Distributed Computing 101: An Introduction to the World of Parallel Processing
In today’s data-driven world, organizations are collecting and processing more data than ever before. As data volumes continue to grow, traditional centralized computing systems are struggling to keep up. This is where distributed computing comes in — a powerful approach to processing large datasets by distributing the workload across multiple machines.
In this article, we’ll explore the fundamentals of distributed computing, including the technical terminologies and concepts that are essential to understanding this exciting field.
What is Distributed Computing?
Distributed computing is a computing paradigm that involves multiple computers working together to solve a single problem. The idea is to break down a large computational task into smaller, more manageable pieces that can be processed in parallel on multiple machines.
One of the key benefits of distributed computing is that it allows organizations to scale their computing power in a cost-effective manner. By using commodity hardware and open-source software, companies can build high-performance computing clusters that are capable of processing massive amounts of data in a fraction of the time it would take a single machine.
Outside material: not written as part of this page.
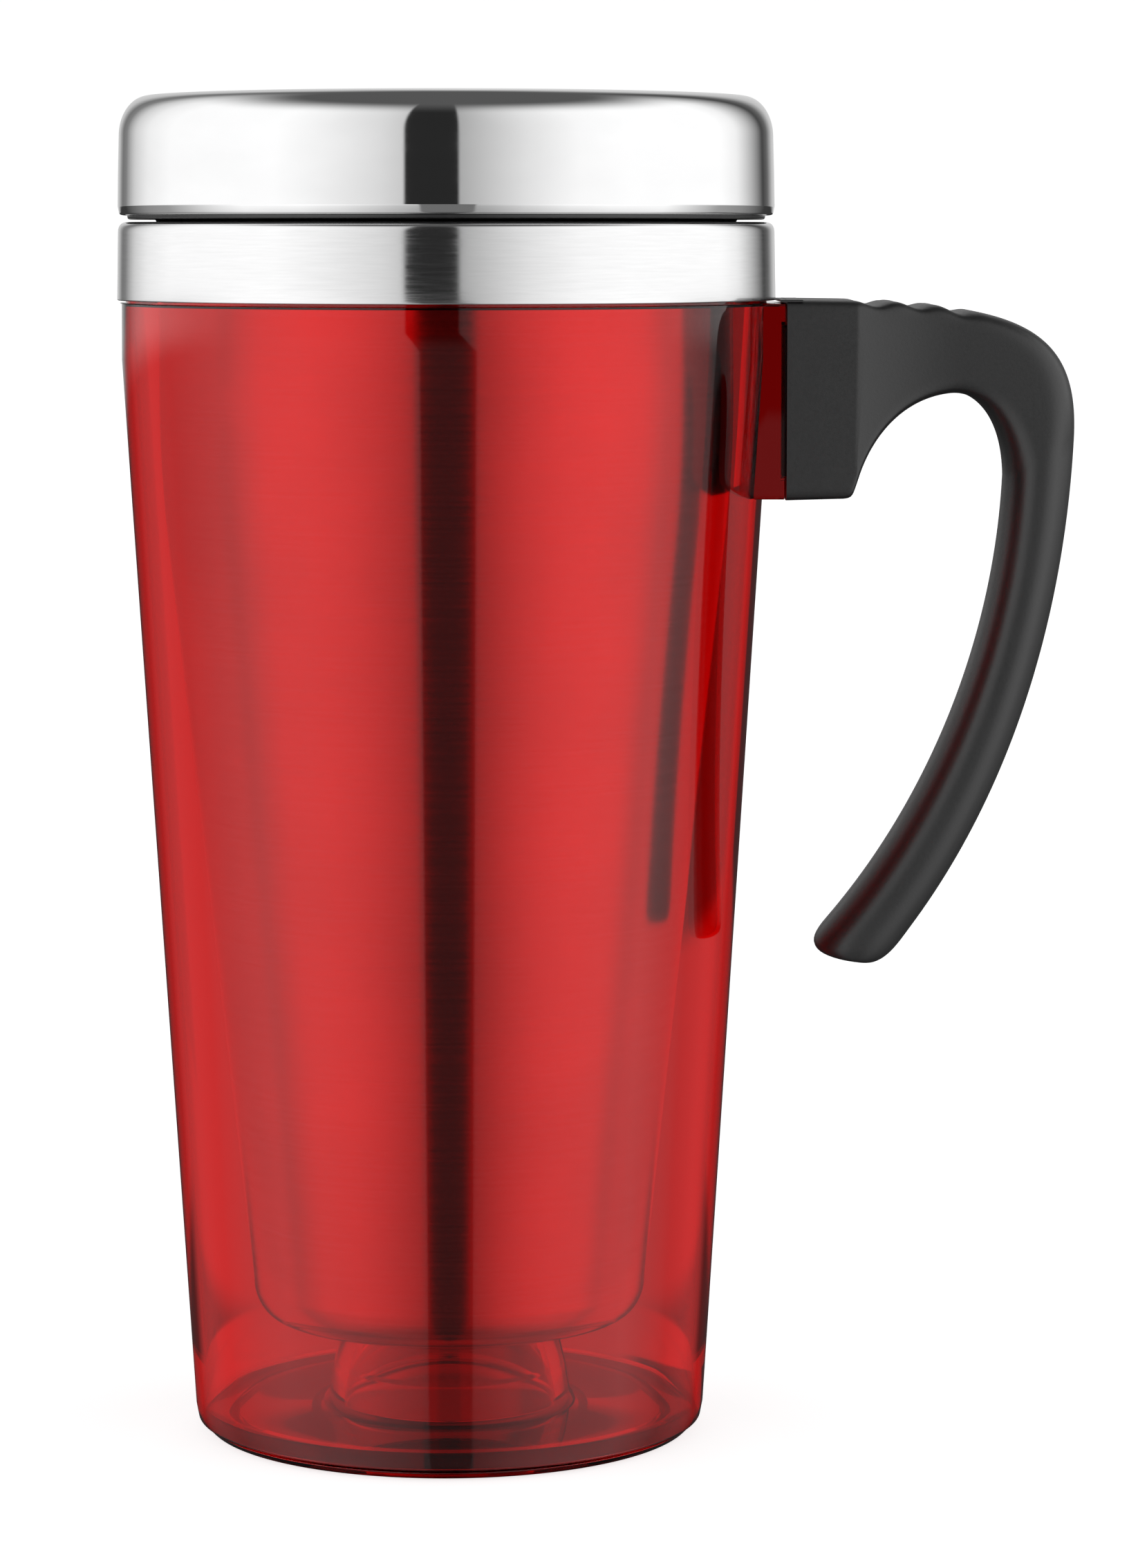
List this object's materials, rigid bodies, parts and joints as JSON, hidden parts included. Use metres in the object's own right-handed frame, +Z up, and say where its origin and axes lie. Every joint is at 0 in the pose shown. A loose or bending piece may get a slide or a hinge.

Types of Distributed Computing Systems:
There are several different types of distributed computing systems, each with their own strengths and weaknesses. Some of the most common types include:
- Hadoop: Hadoop is an open-source distributed computing system that was designed to handle large datasets in a distributed environment. It includes several key components, including Hadoop Distributed File System (HDFS) for storing data and MapReduce for processing data.
- Spark: Spark is a distributed computing system that was developed to overcome some of the limitations of Hadoop. It includes several key features, such as in-memory processing, that make it faster and more efficient than Hadoop.
- Kubernetes: Kubernetes is an open-source container orchestration system that allows organizations to deploy, scale, and manage containerized applications across multiple machines.
- Apache Cassandra: Apache Cassandra is a distributed database system that is designed to handle large amounts of data across multiple machines. It provides high availability, scalability, and fault tolerance, making it a popular choice for many organizations.
Distributed Computing Terminologies:
To help you get started in distributed computing, here are some of the key terminologies that you should be familiar with:
- Cluster: A cluster is a group of computers that are connected together and work together to process data.
- Node: A node is a single computer within a cluster.
- Master node: The master node is responsible for coordinating the activities of the nodes within the cluster.
- Worker node: A worker node is a node that is responsible for processing data.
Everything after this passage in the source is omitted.